Monday, September 03, 2007

“…with a capital ‘T’ and that rhymes with ‘G’ and that stands for ‘Gay!’”

Last week an Iowa county judge declared that state’s law defining ‘marriage’ as unconstitutional. The whole deal again illustrated the point that judges aren’t going to leave this to elected legislatures, but rather invent ways of adding power to the bench that wasn’t supposed to exist.

In the words of the True North blog

If there was to be an amendment on the ballot to approve gay marriages in Iowa, there wouldn't be a snowball's chance in hell of its passage; in fact, Iowans passed a law to preserve marriage as a legal and social contract between one man and one woman…

With one decision and a few strokes of a pen, an Iowa judge decided that he, himself knew what was best for Iowa, and struck down the voter-approved and instituted legislative ban on same-sex marriage; in effect, telling the vast majority of Iowans to take their sensibilities and "stick it where the sun don't shine."

Succinctly put.

Of course, this has implication for Minnesota as well. Sooner or later, our State court system will declare any definition of marriage as between one man and one woman as unconstitutional, displacing the rightful will of the people with their own self anointed vision. Yet attempts at constitutionally defined marriage have been stalled by the DFL at the legislative level. The arguments against constitutionally establishing such a definition does have substance (no minutia in the constitution), but that principle suffered when Minnesotans passed an amendment mandating that no less than 40% of all transportation tax dollars be spent on public transit. The DFL is oblivious to this disparity, but the DFL is rarely given to consistent reason, and will thus stall any marriage defining amendment, no matter how popular it is or how obviously needed. Meanwhile, Minnesota Republicans will have to face the reality that the state courts will someday overrule the electorate and mandate gay marriage.

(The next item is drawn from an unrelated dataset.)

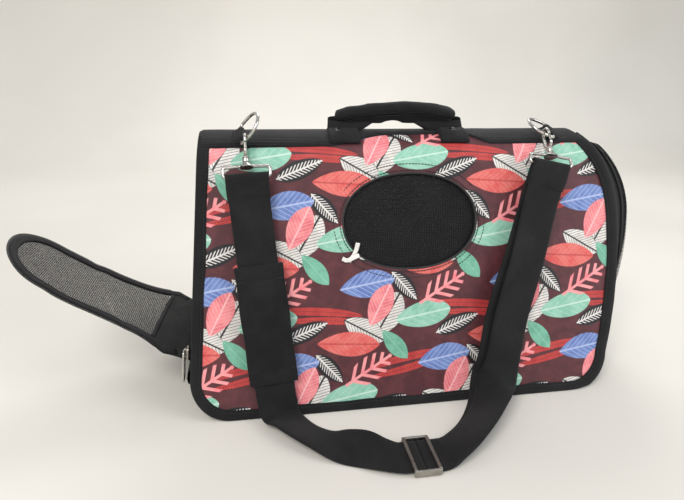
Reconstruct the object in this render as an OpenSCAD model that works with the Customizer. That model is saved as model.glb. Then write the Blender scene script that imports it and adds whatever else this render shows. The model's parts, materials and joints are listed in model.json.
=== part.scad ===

There is a solution; a constitutional amendment that doesn’t define marriage, but takes it out of the hands of the courts. Basically something like ‘The definition of marriage shall be made by the citizens of Minnesota through their elected representatives. The state courts shall have no jurisdiction in this matter.’

This could be an electoral winner for the GOP. This proposed amendment doesn’t say what marriage should be, only that the people, not the courts, will decide. That’s a popular stance that properly frames the correct relationship between, and the limitations of, the branches of government on this issue. It’s a shame that something that should be so obvious would have to be spelled out so plainly. And I’d like to see the DFL oppose it.

The transportation amendment should not have been in the constitution. Unfortunately DFLers and Republicans were supporting it (Pawlenty was a supporter as I recall). Marriage law should be defined by statute not in the constitution.

In Wisconsin, the amendment backfired on Republicans - it brought out black voters who otherwise would have stayed home - and they voted for the amendment, and voted for the democratic governor. The amendment also brought out students who strongly opposed this amendment - and they ended up electing more democrats in the state legislature.